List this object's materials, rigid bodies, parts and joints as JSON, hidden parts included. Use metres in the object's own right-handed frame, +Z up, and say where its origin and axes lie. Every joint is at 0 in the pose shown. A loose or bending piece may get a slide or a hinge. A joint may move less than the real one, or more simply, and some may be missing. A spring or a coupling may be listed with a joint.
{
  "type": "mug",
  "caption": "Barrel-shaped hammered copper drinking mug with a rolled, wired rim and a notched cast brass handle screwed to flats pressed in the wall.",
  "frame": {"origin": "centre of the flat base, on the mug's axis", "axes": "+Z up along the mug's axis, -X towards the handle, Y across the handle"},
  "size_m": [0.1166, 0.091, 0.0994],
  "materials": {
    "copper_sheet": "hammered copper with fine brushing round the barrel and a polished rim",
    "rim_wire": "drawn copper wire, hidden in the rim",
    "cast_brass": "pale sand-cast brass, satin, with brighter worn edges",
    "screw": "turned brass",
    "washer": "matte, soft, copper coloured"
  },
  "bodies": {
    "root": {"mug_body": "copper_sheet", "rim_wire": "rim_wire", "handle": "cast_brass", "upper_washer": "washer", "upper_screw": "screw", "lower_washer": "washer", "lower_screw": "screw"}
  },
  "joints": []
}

* * *

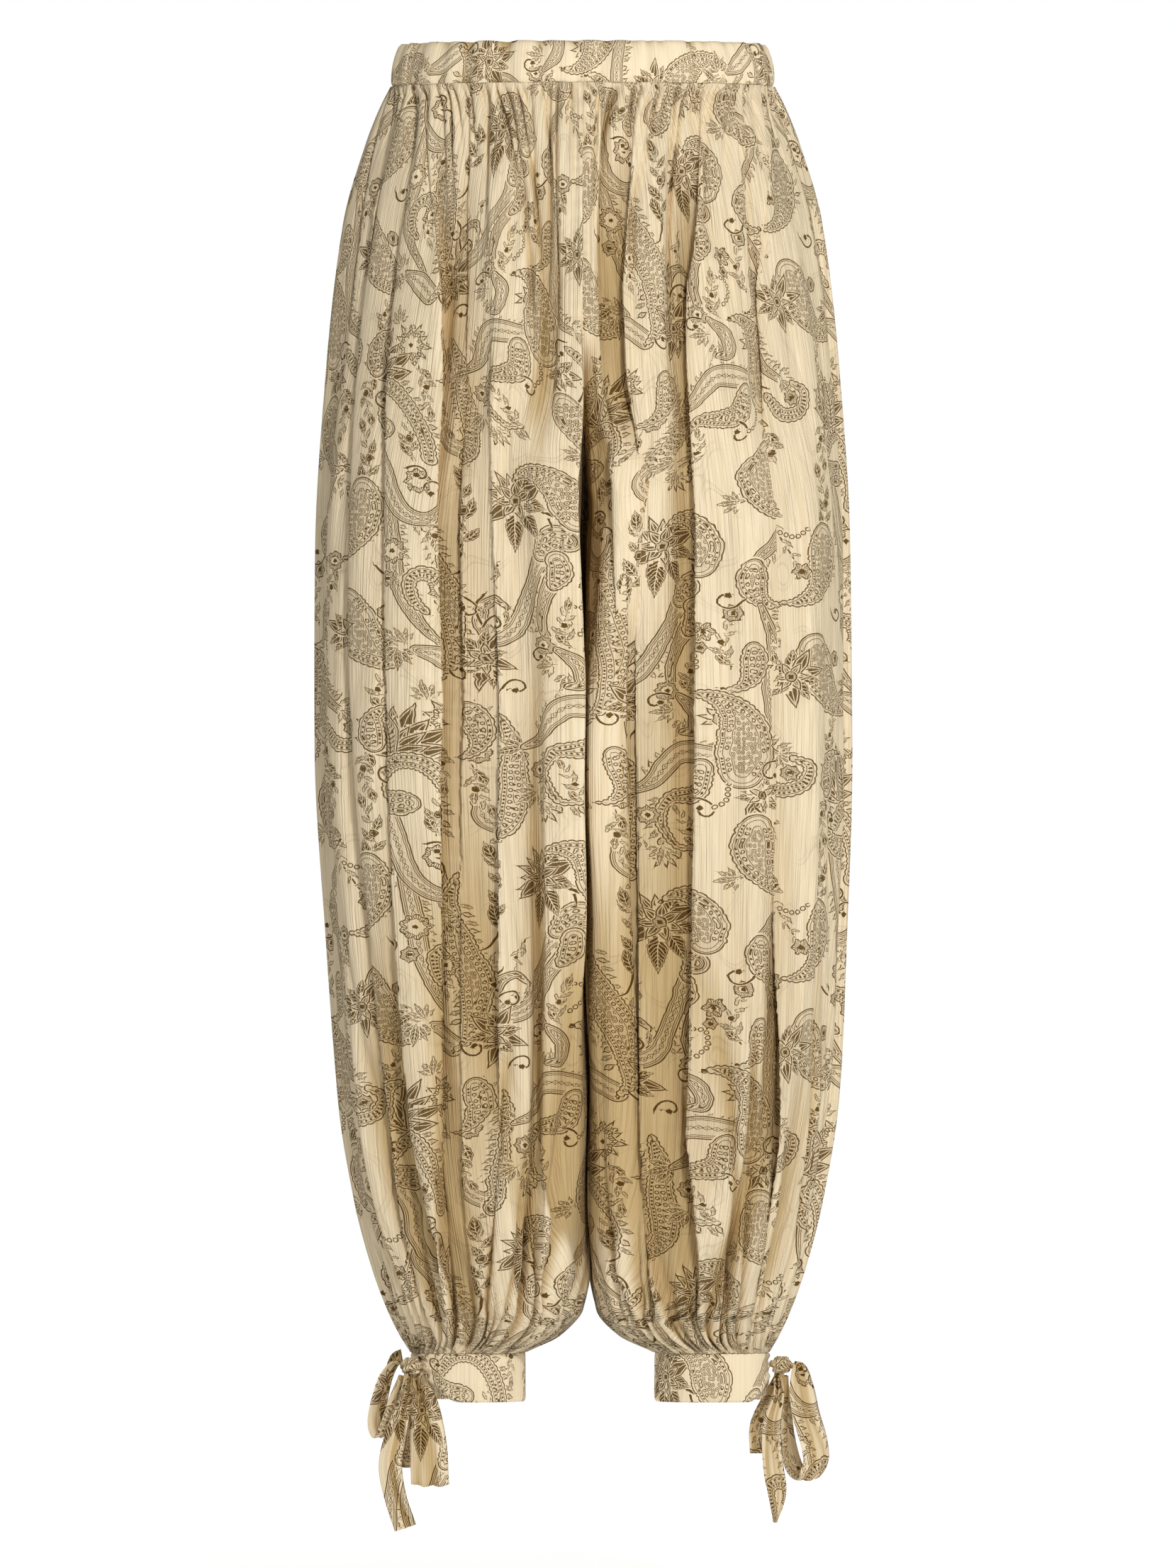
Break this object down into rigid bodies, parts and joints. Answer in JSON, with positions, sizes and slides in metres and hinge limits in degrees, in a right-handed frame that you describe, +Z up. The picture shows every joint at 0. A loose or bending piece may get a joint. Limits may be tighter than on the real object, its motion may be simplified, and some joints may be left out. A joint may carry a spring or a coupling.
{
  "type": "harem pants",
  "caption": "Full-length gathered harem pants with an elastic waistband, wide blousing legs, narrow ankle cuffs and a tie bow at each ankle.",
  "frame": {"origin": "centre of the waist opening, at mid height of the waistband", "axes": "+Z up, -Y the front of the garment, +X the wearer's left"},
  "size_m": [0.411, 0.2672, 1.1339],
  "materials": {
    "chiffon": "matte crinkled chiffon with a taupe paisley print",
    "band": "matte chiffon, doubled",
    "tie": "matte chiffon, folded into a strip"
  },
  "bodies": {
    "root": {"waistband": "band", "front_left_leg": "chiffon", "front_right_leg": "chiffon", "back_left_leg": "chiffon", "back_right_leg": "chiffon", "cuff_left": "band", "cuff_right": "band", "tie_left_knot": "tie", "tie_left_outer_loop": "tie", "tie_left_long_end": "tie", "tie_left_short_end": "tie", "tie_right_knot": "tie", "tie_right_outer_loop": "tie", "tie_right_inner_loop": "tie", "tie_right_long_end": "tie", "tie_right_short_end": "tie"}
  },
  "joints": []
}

* [WHAT NEEDS TO BE DONE]: Pick each line holding the word "bending" out of the listing.

* [ANSWER IN FULL]:
List this object's materials, rigid bodies, parts and joints as JSON, hidden parts included. Use metres in the object's own right-handed frame, +Z up, and say where its origin and axes lie. Every joint is at 0 in the pose shown. A loose or bending piece may get a slide or a hinge. A joint may move less than the real one, or more simply, and some may be missing. A spring or a coupling may be listed with a joint.
Break this object down into rigid bodies, parts and joints. Answer in JSON, with positions, sizes and slides in metres and hinge limits in degrees, in a right-handed frame that you describe, +Z up. The picture shows every joint at 0. A loose or bending piece may get a joint. Limits may be tighter than on the real object, its motion may be simplified, and some joints may be left out. A joint may carry a spring or a coupling.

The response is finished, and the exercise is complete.